What goes down must go up

Something the regulator is perhaps justifiably concerned about is the way not all lender systems have the facility to cascade up as well as down. The possibility of downward shifts only clearly makes nonsense of the TCF-focused nature of cascading. An obvious example would be a customer who informs their broker about a CCJ from a few years earlier assuming this will affect their case. Indeed it may do with one lender, while another may choose to ignore the CCJ and upgrade the application to a more attractive rate than the broker anticipated. This is yet another benefit of cascading that isn’t always highlighted by detractors.

A further question is whether lenders should base their cascading decisions on credit scoring or credit bureau data. While both can theoretically be used, the credit scoring route can provide challenges to lenders. Another difficulty with credit score cascading is that it represents a big departure from the market’s current expectations. Brokers and packagers would have no way of knowing what product or price point a customer would fit in – so on balance it seems hard to see the benefits, and therefore most lenders cascade based on eligibility rather than credit score due to the complexities.
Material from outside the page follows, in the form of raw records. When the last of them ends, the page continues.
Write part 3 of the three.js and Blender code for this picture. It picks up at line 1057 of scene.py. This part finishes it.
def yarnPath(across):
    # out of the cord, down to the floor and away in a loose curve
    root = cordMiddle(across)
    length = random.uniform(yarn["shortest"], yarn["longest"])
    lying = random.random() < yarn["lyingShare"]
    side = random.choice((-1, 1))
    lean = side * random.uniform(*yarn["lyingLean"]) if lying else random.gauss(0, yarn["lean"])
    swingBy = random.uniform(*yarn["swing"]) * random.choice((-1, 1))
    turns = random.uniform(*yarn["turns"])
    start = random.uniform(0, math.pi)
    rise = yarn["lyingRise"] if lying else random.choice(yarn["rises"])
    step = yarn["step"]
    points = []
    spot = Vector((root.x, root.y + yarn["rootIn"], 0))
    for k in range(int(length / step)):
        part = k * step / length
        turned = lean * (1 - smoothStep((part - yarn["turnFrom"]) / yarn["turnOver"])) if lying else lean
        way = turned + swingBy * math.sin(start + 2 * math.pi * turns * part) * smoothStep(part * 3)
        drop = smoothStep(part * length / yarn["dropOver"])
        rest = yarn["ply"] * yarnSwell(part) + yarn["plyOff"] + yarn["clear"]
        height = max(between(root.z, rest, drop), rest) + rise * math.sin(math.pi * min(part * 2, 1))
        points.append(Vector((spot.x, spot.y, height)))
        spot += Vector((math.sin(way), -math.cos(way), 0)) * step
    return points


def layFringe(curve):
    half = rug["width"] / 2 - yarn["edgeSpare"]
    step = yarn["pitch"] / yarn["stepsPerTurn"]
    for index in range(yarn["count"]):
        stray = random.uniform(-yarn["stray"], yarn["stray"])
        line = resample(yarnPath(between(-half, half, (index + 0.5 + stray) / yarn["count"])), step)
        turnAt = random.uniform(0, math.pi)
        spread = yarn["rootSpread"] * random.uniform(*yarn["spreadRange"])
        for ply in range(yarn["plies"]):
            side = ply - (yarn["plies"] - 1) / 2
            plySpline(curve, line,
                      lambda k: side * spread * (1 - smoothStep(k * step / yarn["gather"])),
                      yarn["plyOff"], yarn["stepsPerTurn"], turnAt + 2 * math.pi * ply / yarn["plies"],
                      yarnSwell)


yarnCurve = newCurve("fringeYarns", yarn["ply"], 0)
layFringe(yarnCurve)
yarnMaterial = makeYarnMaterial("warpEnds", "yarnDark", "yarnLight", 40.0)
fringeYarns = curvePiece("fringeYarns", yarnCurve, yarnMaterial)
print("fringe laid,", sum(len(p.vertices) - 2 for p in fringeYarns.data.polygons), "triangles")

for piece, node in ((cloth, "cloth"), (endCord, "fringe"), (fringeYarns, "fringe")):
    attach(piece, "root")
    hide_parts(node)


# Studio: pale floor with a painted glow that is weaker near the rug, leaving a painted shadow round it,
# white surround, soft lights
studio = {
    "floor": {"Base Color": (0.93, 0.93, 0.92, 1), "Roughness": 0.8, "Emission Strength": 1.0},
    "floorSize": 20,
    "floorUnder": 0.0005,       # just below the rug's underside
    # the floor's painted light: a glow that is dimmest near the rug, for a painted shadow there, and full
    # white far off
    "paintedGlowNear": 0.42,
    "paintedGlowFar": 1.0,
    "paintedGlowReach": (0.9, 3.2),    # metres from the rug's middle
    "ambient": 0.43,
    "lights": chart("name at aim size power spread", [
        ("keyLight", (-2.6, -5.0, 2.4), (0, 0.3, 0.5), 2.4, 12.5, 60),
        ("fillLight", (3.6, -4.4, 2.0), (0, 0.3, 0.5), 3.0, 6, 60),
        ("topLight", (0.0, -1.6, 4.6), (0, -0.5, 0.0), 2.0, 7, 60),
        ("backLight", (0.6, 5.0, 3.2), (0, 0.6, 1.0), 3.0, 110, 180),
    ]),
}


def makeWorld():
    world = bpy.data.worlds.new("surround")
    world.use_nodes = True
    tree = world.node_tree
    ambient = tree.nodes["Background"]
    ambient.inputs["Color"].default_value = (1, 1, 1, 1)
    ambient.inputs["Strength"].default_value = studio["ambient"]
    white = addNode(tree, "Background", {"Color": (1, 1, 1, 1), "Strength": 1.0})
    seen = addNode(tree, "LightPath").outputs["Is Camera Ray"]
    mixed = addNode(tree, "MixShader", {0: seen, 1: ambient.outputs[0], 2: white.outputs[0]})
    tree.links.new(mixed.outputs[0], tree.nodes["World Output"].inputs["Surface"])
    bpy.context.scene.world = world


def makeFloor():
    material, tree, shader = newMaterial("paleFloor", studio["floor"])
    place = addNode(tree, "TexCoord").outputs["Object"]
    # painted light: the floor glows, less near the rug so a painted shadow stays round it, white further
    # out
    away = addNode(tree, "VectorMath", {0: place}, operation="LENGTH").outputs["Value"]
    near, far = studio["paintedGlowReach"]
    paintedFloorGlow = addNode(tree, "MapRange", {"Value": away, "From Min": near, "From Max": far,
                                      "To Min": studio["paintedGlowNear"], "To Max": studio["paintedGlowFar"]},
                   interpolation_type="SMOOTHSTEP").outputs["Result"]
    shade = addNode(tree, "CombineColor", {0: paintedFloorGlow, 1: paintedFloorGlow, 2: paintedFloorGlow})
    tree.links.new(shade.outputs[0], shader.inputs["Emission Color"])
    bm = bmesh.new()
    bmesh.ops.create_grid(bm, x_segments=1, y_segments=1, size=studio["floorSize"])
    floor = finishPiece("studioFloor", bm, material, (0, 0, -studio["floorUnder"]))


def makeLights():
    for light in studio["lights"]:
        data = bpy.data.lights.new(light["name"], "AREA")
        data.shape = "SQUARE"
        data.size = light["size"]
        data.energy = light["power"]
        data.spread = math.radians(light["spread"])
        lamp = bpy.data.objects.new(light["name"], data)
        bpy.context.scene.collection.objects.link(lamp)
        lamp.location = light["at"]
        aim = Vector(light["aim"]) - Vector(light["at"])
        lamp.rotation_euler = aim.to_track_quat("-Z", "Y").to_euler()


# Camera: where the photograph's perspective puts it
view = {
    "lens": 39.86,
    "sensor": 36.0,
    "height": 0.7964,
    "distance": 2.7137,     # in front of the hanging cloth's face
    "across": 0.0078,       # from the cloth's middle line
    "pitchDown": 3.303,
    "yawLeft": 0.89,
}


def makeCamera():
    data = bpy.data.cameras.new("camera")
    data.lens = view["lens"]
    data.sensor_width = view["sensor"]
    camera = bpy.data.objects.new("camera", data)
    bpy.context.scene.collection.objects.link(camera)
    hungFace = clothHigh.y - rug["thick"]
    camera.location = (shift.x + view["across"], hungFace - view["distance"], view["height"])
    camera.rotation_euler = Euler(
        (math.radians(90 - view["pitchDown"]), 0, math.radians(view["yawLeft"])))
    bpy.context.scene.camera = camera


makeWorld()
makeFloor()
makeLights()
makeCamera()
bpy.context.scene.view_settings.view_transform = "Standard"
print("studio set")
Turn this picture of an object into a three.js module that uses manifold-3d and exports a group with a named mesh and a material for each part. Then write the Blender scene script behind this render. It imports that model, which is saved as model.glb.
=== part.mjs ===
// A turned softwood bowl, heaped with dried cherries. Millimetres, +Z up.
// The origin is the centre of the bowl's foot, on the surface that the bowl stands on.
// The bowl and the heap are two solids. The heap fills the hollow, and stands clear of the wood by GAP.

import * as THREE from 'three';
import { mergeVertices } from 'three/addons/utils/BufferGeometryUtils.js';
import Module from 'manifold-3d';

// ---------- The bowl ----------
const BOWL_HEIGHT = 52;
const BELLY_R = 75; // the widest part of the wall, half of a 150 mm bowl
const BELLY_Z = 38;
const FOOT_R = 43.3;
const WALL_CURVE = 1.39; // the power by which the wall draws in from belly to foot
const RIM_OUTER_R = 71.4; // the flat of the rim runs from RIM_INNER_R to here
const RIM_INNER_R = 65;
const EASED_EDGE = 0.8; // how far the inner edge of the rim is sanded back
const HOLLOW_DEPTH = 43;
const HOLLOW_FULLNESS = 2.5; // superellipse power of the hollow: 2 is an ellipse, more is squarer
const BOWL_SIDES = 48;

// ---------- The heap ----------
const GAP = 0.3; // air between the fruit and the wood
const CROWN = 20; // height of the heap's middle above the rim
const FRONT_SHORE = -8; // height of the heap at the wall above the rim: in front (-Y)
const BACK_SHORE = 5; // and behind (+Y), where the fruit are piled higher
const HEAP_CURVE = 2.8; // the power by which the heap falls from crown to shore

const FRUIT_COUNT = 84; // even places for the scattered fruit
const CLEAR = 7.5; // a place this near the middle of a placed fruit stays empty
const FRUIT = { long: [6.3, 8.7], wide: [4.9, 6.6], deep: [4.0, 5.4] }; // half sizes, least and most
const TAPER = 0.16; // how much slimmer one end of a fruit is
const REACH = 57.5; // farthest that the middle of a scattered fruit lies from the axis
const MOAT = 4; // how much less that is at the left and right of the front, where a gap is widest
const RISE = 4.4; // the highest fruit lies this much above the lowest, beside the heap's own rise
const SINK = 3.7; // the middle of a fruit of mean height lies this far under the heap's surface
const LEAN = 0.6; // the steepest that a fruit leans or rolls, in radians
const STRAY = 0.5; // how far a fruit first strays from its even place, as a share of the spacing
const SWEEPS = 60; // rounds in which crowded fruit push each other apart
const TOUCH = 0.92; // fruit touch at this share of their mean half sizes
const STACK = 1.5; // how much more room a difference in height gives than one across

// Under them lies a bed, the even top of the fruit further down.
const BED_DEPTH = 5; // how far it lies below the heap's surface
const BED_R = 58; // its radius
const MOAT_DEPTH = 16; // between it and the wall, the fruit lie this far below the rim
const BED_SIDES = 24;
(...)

The non-conforming market is now a permanent part of the mortgage landscape and, within it, cascading has emerged as a powerful tool to cut through a minefield of complexities and give clients the fairest possible deal for their circumstances. All that’s needed is a grown-up attitude to the results it provides – and if any broker is childish enough to let cascading do their work for them then frankly they deserve the consequences.

The views expressed in this article are those of Mark Bergin, director of sales and marketing at db mortgages.